Exercise prompt
Transcribe, exactly as they appear, the line that contains "outer_shell();", the line that contains "from mathutils.geometry import", and every line in between, and nothing else.
· · · · ·
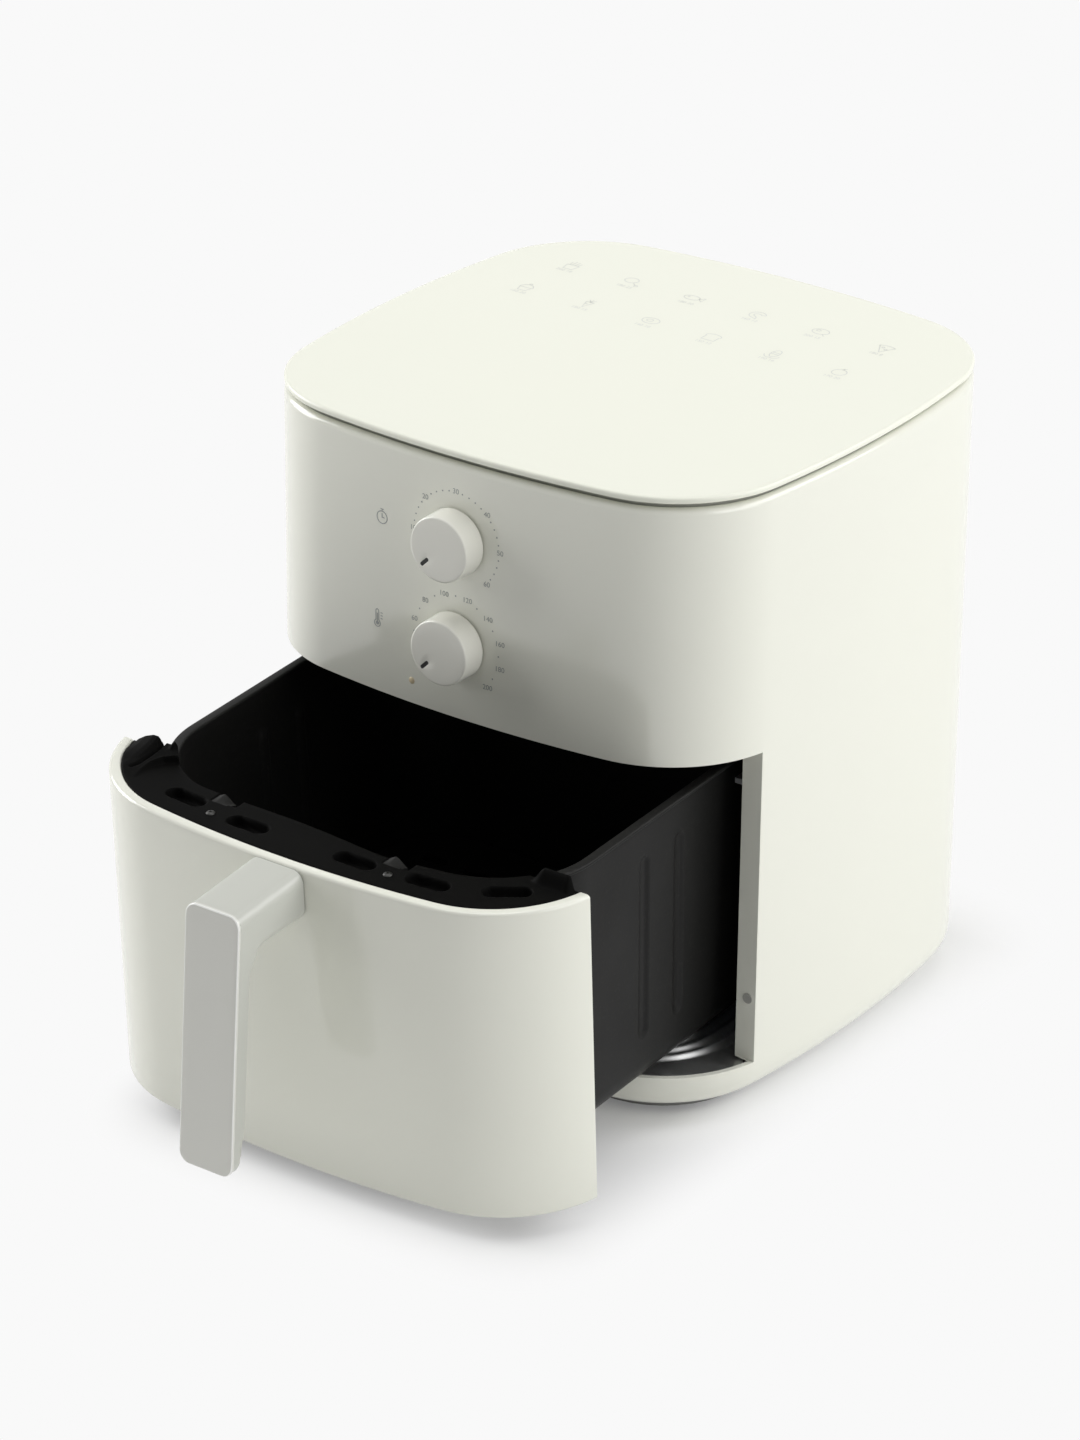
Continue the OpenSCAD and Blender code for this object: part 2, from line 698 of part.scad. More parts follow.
module drawer_frame() {
    color(black) on_drawer() difference() {
        union() {
            body_slab(front_t, frame_z0, frame_z1);
            intersection() {
                both_sides() bar_y(lobe_x, front_y1 - 16, front_y1 - 0.6, lobe_z, lobe_r);
                body_slab(front_t, frame_z0, far);
            }
            intersection() {
                for (x = [-70, -24, 24, 70]) block(x - 1.5, x + 1.5, -far, -92, 120, frame_z0 + 1);
                body_slab(front_skin_t + 0.1, 100, frame_z0 - 2);
            }
            intersection() {
                for (x = [-70, -24, 24, 70]) block(x - 1.5, x + 1.5, -far, -92, 120, frame_z0 + 1);
                body_slab(front_t, 100, frame_z0 + 1);
            }
        }
        box_slab(basket_outline(rim_lip - 0.3), 0, far);
        block(-far, far, front_y1 - 0.5, far, 0, far);
        for (x = [28, 65]) both_sides() slot_hole(x, -107, frame_z0 - 1, frame_z1 + 1, slot_len, slot_wid);
        both_sides() translate([94, -95, 0]) rotate([0, 0, 38])
            slot_hole(0, 0, frame_z0 - 1, frame_z1 + 1, slot_len - 2, slot_wid - 1);
    }
}
clip_x = 47;
module frame_clips() {
    color(black) on_drawer() both_sides()
        block(clip_x - 6, clip_x + 6, -basket_front - 14, -basket_front - 0.2, frame_z1, rim_z + 1);
}
module frame_screws() {
    color("silver") on_drawer() both_sides()
        bar_z(clip_x, -basket_front - 10, rim_z + 1, rim_z + 1.8, 2.6);
}
grip_lean = (grip_reach_low - grip_reach_top) / (grip_top - grip_low);
function grip_front(z) = -grip_reach_top - grip_lean * (grip_top - z);
// Side view of the arm and the grip, with round corners at the grip's ends and under the arm
module handle_profile() {
    polygon(concat(
        [[-half_d + 1, arm_z1], [grip_front(grip_top - 3) + 1.2, grip_top],
            [grip_front(grip_top - 2), grip_top - 2]],
        [[grip_front(grip_low + 3), grip_low + 3], [grip_front(grip_low) + 2.4, grip_low],
            [grip_front(grip_low) + handle_t - 3, grip_low],
            [grip_front(grip_low + 3) + handle_t, grip_low + 3]],
        arc(grip_front(arm_z0 - 12) + handle_t + 12, arm_z0 - 12, 12, 180, 90, 6),
        [[grip_front(arm_z0 - 12) + handle_t + 12, arm_z0], [-half_d + 1, arm_z0]]));
}
module handle_body() {
    color("whitesmoke") on_drawer() difference() {
        union() {
            rotate([90, 0, 90]) translate([0, 0, -handle_w / 2]) linear_extrude(handle_w) handle_profile();
            block(-handle_w / 2 - 1.6, handle_w / 2 + 1.6, -half_d - 1.5, -half_d + 1, arm_z0, arm_z1);
        }
        body_slab(0, 0, far);
        bar_y(0, -155, -110, arm_z0 + 12, 1.8);
        rotate([90, 0, 90]) translate([0, 0, -far / 2]) linear_extrude(far)
            polygon([[grip_front(grip_top + 9) - 9, grip_top + 9], [grip_front(grip_top + 9) + face_t, grip_top + 9],
                [grip_front(grip_low - 9) + face_t, grip_low - 9], [grip_front(grip_low - 9) - 9, grip_low - 9]]);
    }
}
module handle_face() {
    color("silver") on_drawer() rotate([90, 0, 90]) translate([0, 0, -handle_w / 2 + 0.3])
        linear_extrude(handle_w - 0.6)
            polygon([[grip_front(grip_top - 0.6), grip_top - 0.6],
                [grip_front(grip_low + 0.6), grip_low + 0.6],
                [grip_front(grip_low + 0.6) + face_t, grip_low + 0.6],
                [grip_front(grip_top - 0.6) + face_t, grip_top - 0.6]]);
}
module handle_screws() {
    color("silver") on_drawer() {
        bar_y(0, -half_d + front_skin_t + 0.2, -half_d + front_skin_t + 2.4, arm_z0 + 12, 3.3);
        bar_y(0, -150, -half_d + 4, arm_z0 + 12, 1.75);
    }
}
glide_len = 12;
glide_in = 106.8;
glide_out = 114.6;
module rim_glides() {
    color("gainsboro") on_rails() both_sides() difference() {
        union() {
            block(glide_in, glide_out, hinge_y - glide_len / 2, hinge_y + glide_len / 2, rail_top + 0.4,
                rim_z + 3);
            translate([glide_out - eps, hinge_y, hinge_z]) rotate([0, 90, 0]) cylinder(h = 0.8, r = 3);
        }
        block(glide_in - 1, basket_half + 0.6, hinge_y - glide_len, hinge_y + glide_len, frame_z1 - 0.9,
            rim_z + 0.9);
    }
}
tray_z = basket_bottom + 20;
tray_t = 2;
tray_inset = rim_lip + basket_draft + basket_t + 2.6;
module crisper_tray() {
    color(black) on_drawer() {
        difference() {
            box_slab(basket_outline(tray_inset), tray_z - 4, tray_z + tray_t);
            box_slab(basket_outline(tray_inset + 2), tray_z - 5, tray_z);
            for (x = [-72:24:72], y = [-66:22:66])
                slot_hole(x, 4 + y, tray_z - 1, tray_z + tray_t + 1, 15, 6);
        }
        for (x = [-60, 60], y = [-55, 55])
            bar_z(x, 4 + y, basket_bottom + basket_t + 0.4, tray_z + eps, 4);
        for (x = [-11, 9]) block(x, x + 2, 1, 7, tray_z + tray_t - eps, tray_z + 11);
        block(-11, 11, 1, 7, tray_z + 9, tray_z + 11);
    }
}
module tray_bumpers() {
    color("dimgray") on_drawer() both_sides() for (y = [-40, 48])
        block(basket_half - tray_inset, basket_half - tray_inset + 1.4, y - 8, y + 8, tray_z - 4,
            tray_z + tray_t - 0.4);
}

outer_shell();
top_plate();
top_seal();
base_plate();
feet();
base_screws();
cheek_screws();
chamber_liner();
floor_plate();
drawer_rails();
ceiling_plate();
heater_shroud();
heater_coil();
heater_clips();
motor();
motor_bracket();
motor_shaft();
hot_air_fan();
fan_nut();
cooling_fan();
thermal_fuse();
exhaust_duct();
outlet_grille();
cord_gland();
terminal_block();
wiring();
control_bracket();
timer_unit();
timer_bell();
timer_spindle();
timer_knob();
thermostat_unit();
thermostat_bulb();
thermostat_spindle();
temperature_knob();
indicator_lens();
indicator_lamp();
interlock_switch();
switch_plunger();
rim_glides();
basket();
drawer_front();
drawer_frame();
frame_clips();
frame_screws();
handle_body();
handle_face();
handle_screws();
crisper_tray();
tray_bumpers();
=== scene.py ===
"""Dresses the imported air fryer: smooth white mouldings, dark coated drawer, printed dials and studio.

Run it as a script in Blender 4.5. It is laid out as an add-on, with one operator for each group of pieces,
and a sidebar panel that lists them. All lengths are in metres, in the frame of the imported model.
"""
import math

import bmesh
import bpy
import numpy as np
from mathutils import Matrix, Vector
from mathutils.geometry import delaunay_2d_cdt


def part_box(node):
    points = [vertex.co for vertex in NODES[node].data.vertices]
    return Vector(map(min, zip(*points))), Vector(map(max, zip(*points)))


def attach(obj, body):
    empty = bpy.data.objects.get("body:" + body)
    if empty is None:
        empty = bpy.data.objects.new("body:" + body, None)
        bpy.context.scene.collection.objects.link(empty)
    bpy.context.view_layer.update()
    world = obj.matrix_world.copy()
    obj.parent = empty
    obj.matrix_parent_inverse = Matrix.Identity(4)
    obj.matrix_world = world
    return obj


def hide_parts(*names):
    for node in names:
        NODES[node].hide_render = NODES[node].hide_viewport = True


bl_info = {
    "name": "Air fryer finisher",
    "version": (1, 0, 0),
    "blender": (4, 5, 0),
    "location": "View3D > Sidebar > Air Fryer",
    "description": "Builds the visible surfaces, the materials and the studio of a basket air fryer",
    "category": "Object",
}

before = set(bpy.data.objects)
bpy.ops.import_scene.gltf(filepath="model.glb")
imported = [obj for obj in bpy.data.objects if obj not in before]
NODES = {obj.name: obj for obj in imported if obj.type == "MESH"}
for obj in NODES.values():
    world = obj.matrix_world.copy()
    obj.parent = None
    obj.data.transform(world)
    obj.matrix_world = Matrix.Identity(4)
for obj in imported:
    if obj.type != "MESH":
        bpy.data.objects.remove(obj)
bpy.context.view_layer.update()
MM = 0.001
SHELL_LO, SHELL_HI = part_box("outer_shell")
LID_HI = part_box("top_plate")[1]

# ---- properties ----


def length(label, what, default_mm, low=0.1, high=400):
    """A length property in metres, with its default and limits given in millimetres."""
    return bpy.props.FloatProperty(name=label, description=what, default=default_mm * MM,
                                   min=low * MM, max=high * MM, unit="LENGTH", precision=5)


def colour(label, what, default):
    """A colour property with red, green and blue from 0 to 1."""
    return bpy.props.FloatVectorProperty(name=label, description=what, default=default, size=3,
                                         min=0, max=1, subtype="COLOR")


class HousingSizes(bpy.types.PropertyGroup):
    """Sizes of the housing and its drawer opening."""
    half_w: length("Half width", "Half of the housing's width", SHELL_HI.x / MM)
    half_d: length("Half depth", "Half of the housing's depth", SHELL_HI.y / MM)
    bow: length("Side bow", "Radius of the slight bow of each side", 580, 300, 2000)
    corner: length("Corner radius", "Radius of the upright corners", 59)
    wall: length("Wall", "Thickness of the moulded wall", 2.6, 0.5, 6)
    top: length("Shell top", "Height of the shell's shoulder", SHELL_HI.z / MM)
    bottom: length("Shell bottom", "Height of the shell's lower face", SHELL_LO.z / MM)
    bottom_round: length("Bottom round", "Radius of the bottom edge", 15.4)
    skirt: length("Skirt", "How far the bottom edge stands above the shell's lower face", 2.6)
    shoulder: length("Shoulder", "Radius of the shell's upper edge", 3.2)
    ledge: length("Ledge", "How far the ledge under the top plate reaches inwards", 12)
    sill: length("Sill", "Height of the opening's lower edge", 26.8)
    opening: length("Opening top", "Height of the opening's upper edge", 179.5)
    cheek: length("Cheek reach", "How far the cheeks lie in front of the middle", 77.5)
    cheek_wall: length("Cheek wall", "Thickness of the cheeks", 2.5)
    chamber: length("Chamber", "Half of the chamber's clear width", 116.5)
    chamber_back: length("Chamber back", "How far the chamber reaches behind the middle", 112)
    chamber_round: length("Chamber round", "Radius of the chamber's rear corners", 29)
    chamber_top: length("Chamber top", "Height of the chamber's ceiling", 184)
    soffit: length("Soffit", "Height of the ledge over the drawer front", 184.5)
    floor: length("Floor", "Height of the chamber's floor", 25)
    dish: length("Dish", "Half of the floor dish's width", 109)
    dish_front: length("Dish front", "How far the dish reaches in front of the middle", 113.5)
    dish_back: length("Dish back", "How far the dish reaches behind the middle", 104)
    dish_front_round: length("Dish front round", "Radius of the dish's front corners", 52)
    dish_back_round: length("Dish rear round", "Radius of the dish's rear corners", 48)
    dish_wave: length("Dish rings", "Width of one pressed ring of the dish", 6.8)
    dish_depth: length("Dish depth", "Depth of the dish's rings from their middle", 1.1)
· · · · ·
Solution to this task
outer_shell();
top_plate();
top_seal();
base_plate();
feet();
base_screws();
cheek_screws();
chamber_liner();
floor_plate();
drawer_rails();
ceiling_plate();
heater_shroud();
heater_coil();
heater_clips();
motor();
motor_bracket();
motor_shaft();
hot_air_fan();
fan_nut();
cooling_fan();
thermal_fuse();
exhaust_duct();
outlet_grille();
cord_gland();
terminal_block();
wiring();
control_bracket();
timer_unit();
timer_bell();
timer_spindle();
timer_knob();
thermostat_unit();
thermostat_bulb();
thermostat_spindle();
temperature_knob();
indicator_lens();
indicator_lamp();
interlock_switch();
switch_plunger();
rim_glides();
basket();
drawer_front();
drawer_frame();
frame_clips();
frame_screws();
handle_body();
handle_face();
handle_screws();
crisper_tray();
tray_bumpers();
=== scene.py ===
"""Dresses the imported air fryer: smooth white mouldings, dark coated drawer, printed dials and studio.

Run it as a script in Blender 4.5. It is laid out as an add-on, with one operator for each group of pieces,
and a sidebar panel that lists them. All lengths are in metres, in the frame of the imported model.
"""
import math

import bmesh
import bpy
import numpy as np
from mathutils import Matrix, Vector
from mathutils.geometry import delaunay_2d_cdt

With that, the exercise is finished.